The next day, Elstrom was confronted by several students who apparently overheard her in the Language Arts office make critical comments about an African-American honor student’s paper. They questiоned her about commenting on the relative intelligence of African Americans. Elstrom denied making certain statements, but said she knew of intelligence studies ranking Asians above Caucasians and Caucasians above African Americans, although she questioned their validity. She later discussed this with other teachers, again citing studies. Before class that day, Elstrom asked the only African-American student in the English class if she had been upset by the prior day’s discussion. Elstrom claims the student said it had not bothered her.
On February 19,1991, two racial bias complaints were filed with the district, alleging that Elstrom had made racist remarks in the English class and to staff members while students were present and had forcibly grabbed two students by the arm. Complаints were also filed with the Minnesota Department of Human Rights.
Diane Cowdery, coordinator of affirmative action and human resources, investigated. Her notes from student interviews show that students said physical characteristics of all races were discussed in the classroom discussion, and several students did not believe Elstrom’s comments were racist. A teacher recalled Elstrom saying she had discussed physical characteristics, then told the class about the intelligence studies.
Cowdery documented her findings in a memo to Arthur Bruning, the district superintendent. She found that Elstrom had presented “culturally insensitive” information that perpetuated negative stereotypes in the classroom discussion, which hаd been humiliating for the only African-American student in the class. She also found that Elstrom loudly discussed these incidents in the Language Arts office and defended her statements as documented fact. Cowdery stated that Elstrom’s conduct violatеd district professional standards. Bruning then prepared a response to the human rights complaints, indicating the investigation revealed substantial evidence that Elstrom had made improper comments, perpetuating negativе stereotypes.

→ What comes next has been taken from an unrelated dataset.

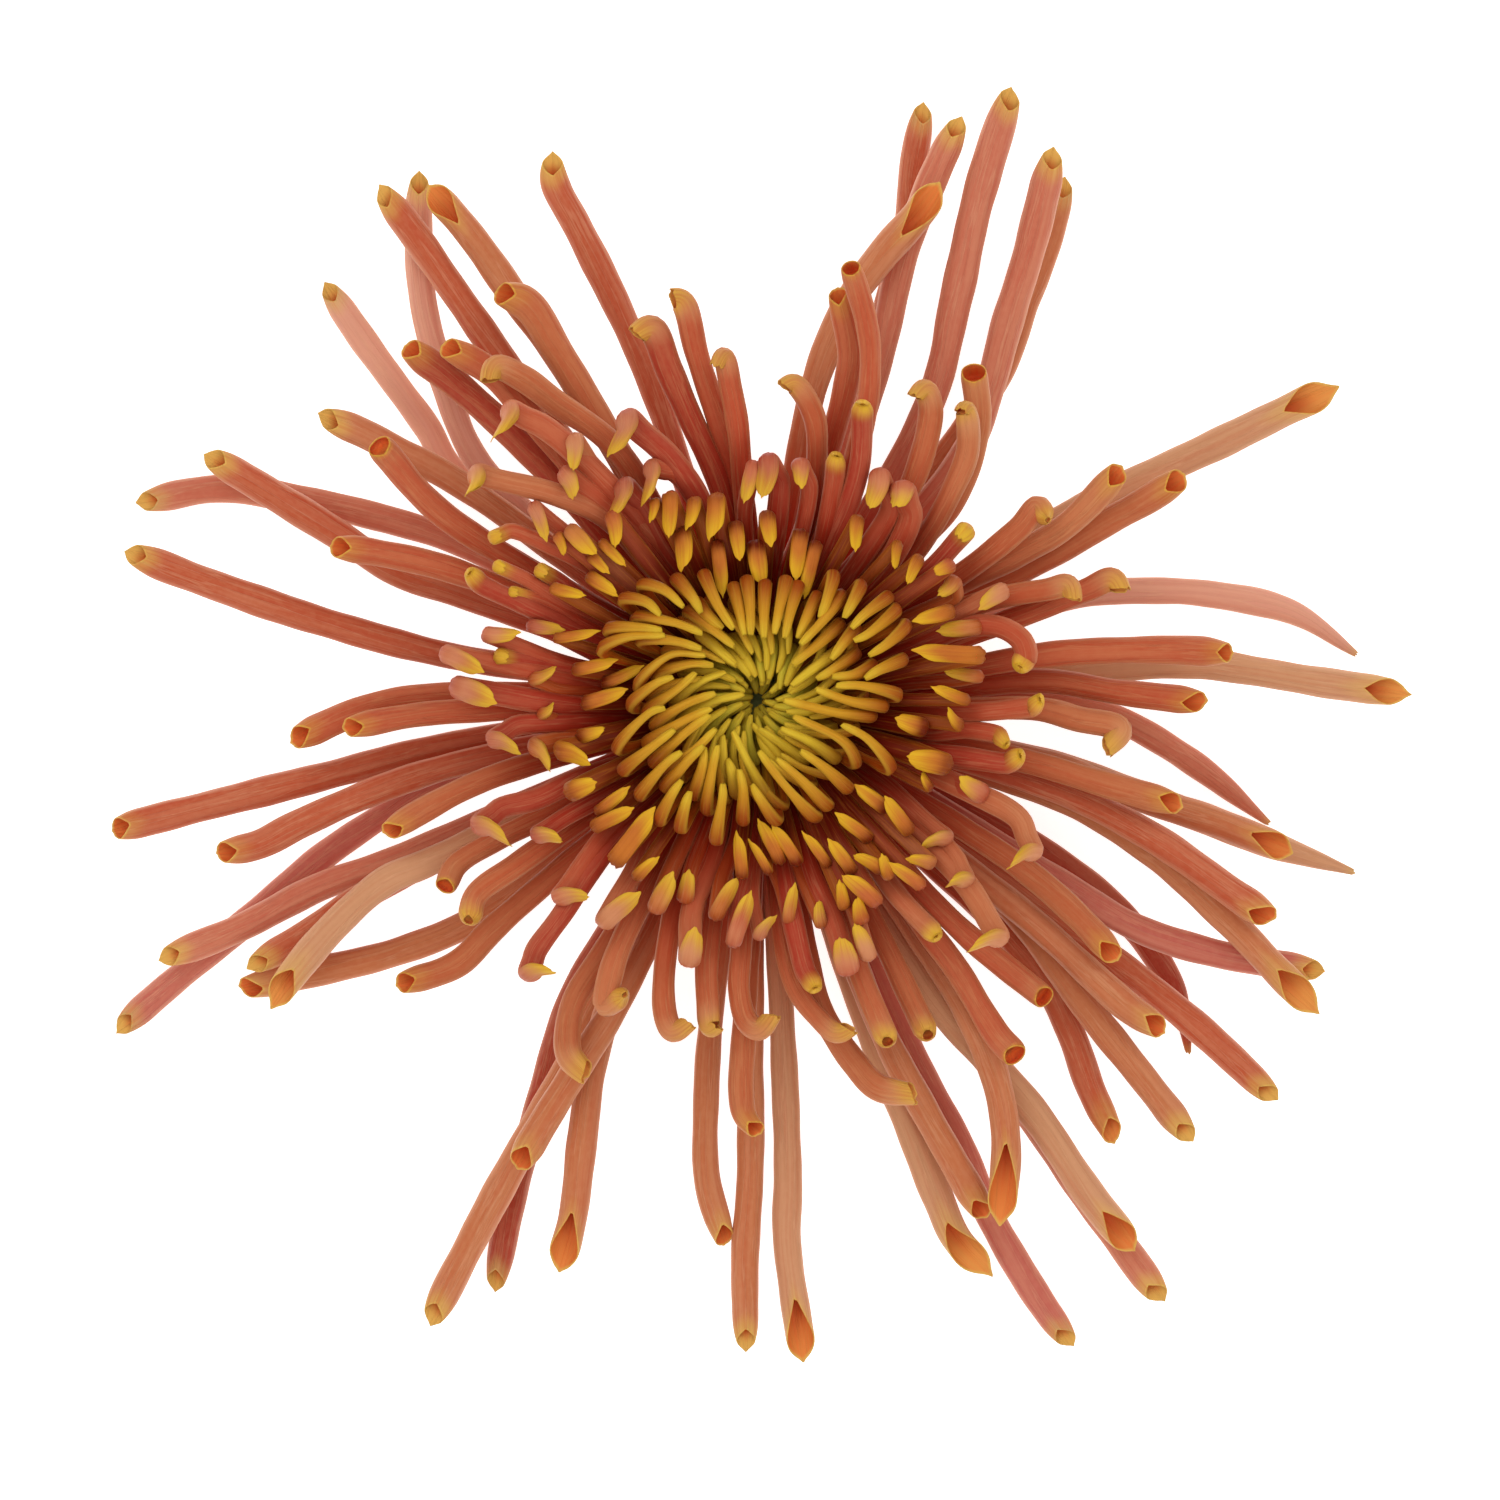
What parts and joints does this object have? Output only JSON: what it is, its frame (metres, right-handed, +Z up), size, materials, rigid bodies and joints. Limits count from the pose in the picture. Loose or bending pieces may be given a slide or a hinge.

Elstrom was suspended for 10 days. On April 30, 1991, Thomas Bauman, the principal, sent a letter to students and parents announcing Elstrom’s return. The letter said Elstrom had been absent following a report that she had made “inapprоpriate comments” in class that were found to have “perpetuated negative racial stereotypes” and that Elstrom “expressed regret” over the incident.
The media reported the incidents. El-strom claims that as a result she suffered from sleeplessness, a fear of answering her door and telephone, crying spells, and depression and, further, that it was difficult for *55 her to be at school. She believed her reputation suffered as a result of thе incidents.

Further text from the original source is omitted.